Swetlana Alexijewitsch hat mit Hunderten von ehemaligen Soldatinnen gesprochen. Ihr Buch erschien 1985 in der Sowjetunion (1987 bei Henschel in Ostberlin) und machte Furore. Doch Zensur und "Selbstzensur" der weißrussischen Schriftstellerin änderten damals das Manuskript an vielen Stellen. Intime Details passten eben nicht in das heroische Idealbild der Sowjetfrau. Nach 19 Jahren liegt nun das Buch in überarbeiteter Form und in einer hervorragenden deutschen Übersetzung vor.

Keine Geschichte ähnelt der anderen und doch sind alle gleich: Im Mittelpunkt der Berichte stehen Emotionen. Erzählt wird über die verschiedensten Details: Über wund gescheuerte Füße in Männerstiefeln, über ein letztes Gespräch mit einer Freundin vor dem Gefecht, über die medizinische Betreuung eines gefangenen deutschen Soldaten, über die Amputation von zersplitterten Beinen im Lazarett, die Beisetzung des eigenen Ehemannes, nach Blut riechende Wäsche, Freude am Schminken, abgeschnittene Haarzöpfe, Menstruation bei Fußmärschen, innere Verzweiflung, unerwünschte Schwangerschaften, erzwungene Liebesaffären, wahre Liebschaften und über Glücksgefühle nach einem Sieg.

Der Übergang in das normale Leben brachte auch zahlreiche Schwierigkeiten mit sich: Die Unfähigkeit, Damenschuhe mit Absätzen zu tragen; die Scham auf dem Markt, wo es an verkrüppelten ehemaligen Kämpfern wimmelte; die eigene Uniform zu verkaufen; die Unlust, in der Familie von den Erinnerungen zu erzählen; gesundheitliche Schäden; die Konkurrenz mit den männlichen Helden; die Kindererziehung ohne Väter oder die ewigen Gewissensbisse, schwer behinderte Kinder zur Welt zu bringen.

Ein Grunderlebnis war fast allen gemein: Die Soldatinnen mussten sich in höherem Maße behaupten als die Männer: "Endlich bekamen wir den Einsatzbefehl. Ich wurde zu meinem Zug geführt. Die Soldaten sahen mich an, manche spöttisch, manche sogar böse, mancher zuckte die Achseln - alles klar. Als der Kommandeur mich vorstellte, also, das ist euer neuer Zugführer, heulten alle los: ,Bu-u-uh!' Einer spuckte sogar aus. (…) Wenn Sie mich fragen, welche Farbe der Krieg hat, dann sage ich: erdfarben. Für einen Pionier jedenfalls. Schwarz, gelb, rot-braun wie die Erde."

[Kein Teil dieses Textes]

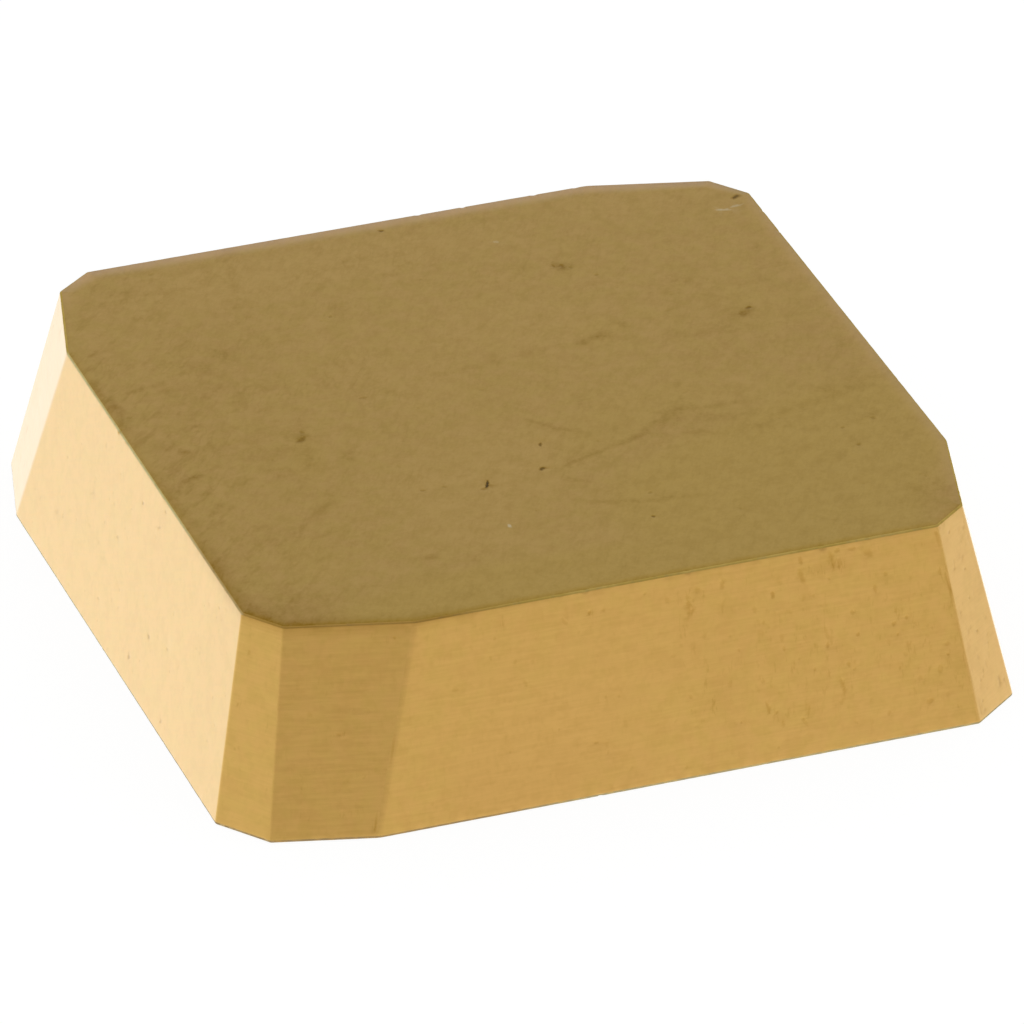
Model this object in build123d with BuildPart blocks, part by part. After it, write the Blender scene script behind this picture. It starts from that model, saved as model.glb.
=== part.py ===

Dieses Buch handelt nicht vom Krieg, sondern von dessen kämpfenden Frauen, davon, wie sie sich an diese Zeit erinnern. Verschönerungen, Stolz, Kummer, Trauer, aber auch spürbare Hemmungen und Verdrängungen kennzeichnen die Gespräche. Auffällig ist, dass die Mehrheit der Frauen eher über "salonfähige" Ereignisse spricht; nur wenige stellen den Krieg in der Komplexität ihres ganzen Lebens dar.

Diese Tendenz ist verständlich. Die Soldatinnen kamen in der sowjetischen "oral history" mit großer Verspätung zu Wort. Dass sie in den Nachkriegsjahren an ihren Blusen mehrere Orden trugen, bedeutete nicht die Gleichstellung mit den männlichen Veteranen. Bis auf einige Ausnahmen verwendet die russische Sprache bei militärischen Berufsbezeichnungen noch immer die männliche Form. Swetlana Alexijewitsch ist es gelungen, die tiefsitzende Barriere des Schweigens mit viel Empathie und Neugier zu durchbrechen. Ihre Erzählkunst ist spannend und überzeugend. Dennoch bleibt noch viel zu entdecken.


Swetlana Alexijewitsch

Der Krieg hat kein weibliches Gesicht.

Aus dem Russischen von Ganna-Maria Braungardt.